Quant à Friedrich Nietzsche, il consacre un paragraphe à l'architecture dans le Crépuscule des idoles en 1888. La démarche est similaire à celle de Schopenhauer, à savoir définir et positionner l'architecture par rapport aux autres arts, en se servant de sa philosophie. L'architecture constitue une exception à la dualité nietzschéenne de l'apollinien et du dionysiaque élaborée en 1872 dans La Naissance de la tragédie. L'apollinien et le dionysiaque sont deux types d'ivresse avec une finalité artistique : l'apollinien se traduit par le rêve, la contemplation distanciée de l'œuvre, tandis que dans le dionysiaque l'artiste fait corps avec la production artistique, il devient lui-même œuvre d'art. En d'autres termes, le dionysiaque est une sorte de transe extatique fortement liée à la musique et au rythme. La tragédie, quant à elle, constitue l'union suprême de l'apollinien et du dionysiaque[8].
À propos de l'architecture, Nietzsche écrit :
« L’architecte ne représente ni un état dionysiaque, ni un état apollinien : chez lui, c'est le grand acte de la volonté, la volonté qui transporte les montagnes, l'ivresse de la grande volonté qui aspire à l'art. Les hommes les plus puissants ont toujours inspiré les architectes ; l'architecte a toujours été sous la suggestion de la puissance. L'édifice doit rendre manifeste la fierté, la victoire sur la pesanteur, la volonté de puissance ; l'architecture est une sorte d'éloquence de la puissance incarnée dans les formes, qui manie tantôt la persuasion, tantôt la flatterie, tantôt simplement l'impératif[9]. »

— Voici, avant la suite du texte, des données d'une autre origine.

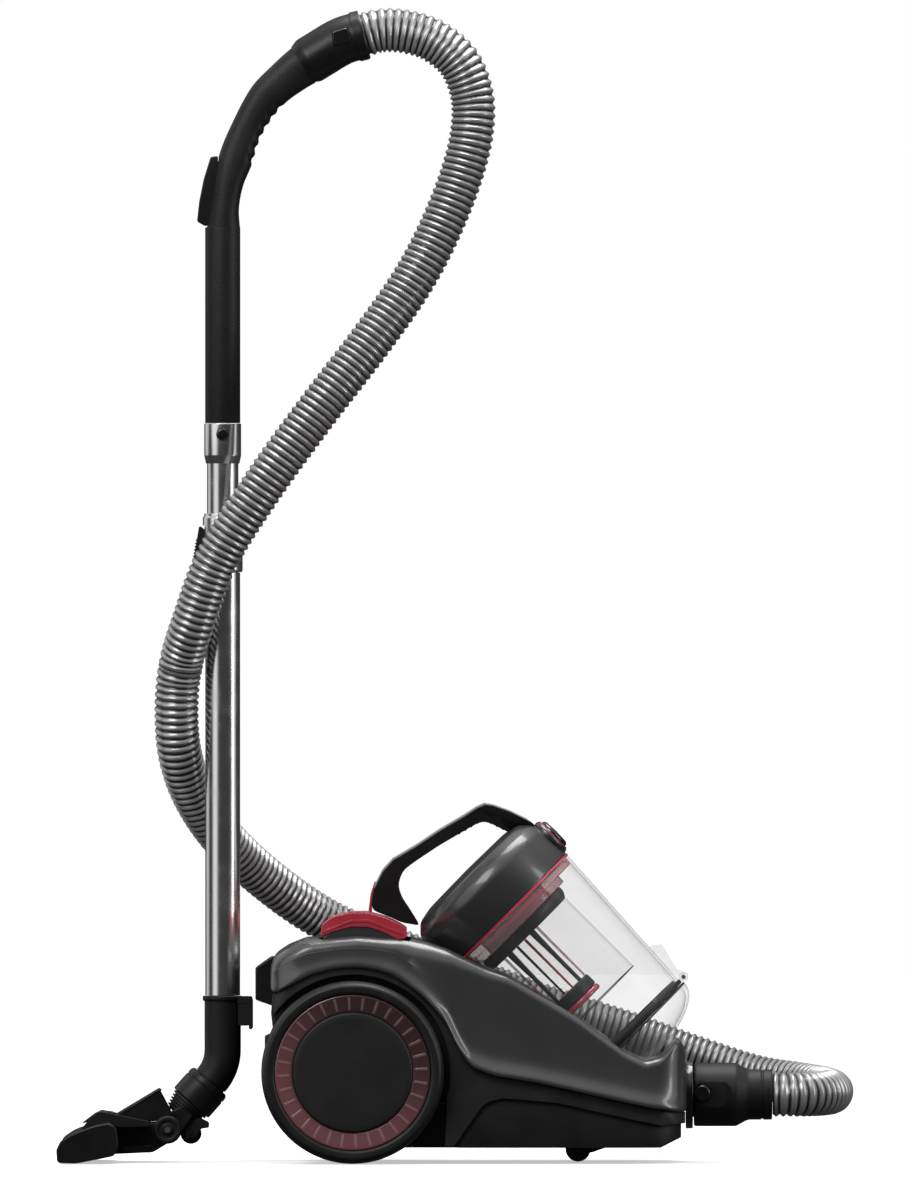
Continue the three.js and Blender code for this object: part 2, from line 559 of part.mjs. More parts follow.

L'architecture a ceci de commun avec les autres arts qu'elle repose sur une « ivresse », mais ce qui la singularise c'est l'expression directe de la volonté de puissance, c'est-à-dire la tendance à l'expansion et à la domination qui s'exerce ici sur la matière et contre la « pesanteur ». En ce sens, l'architecture est une lutte, une résistance, idée que l'on trouvera formulée à nouveaux frais chez Martin Heidegger à propos des temples grecs[10].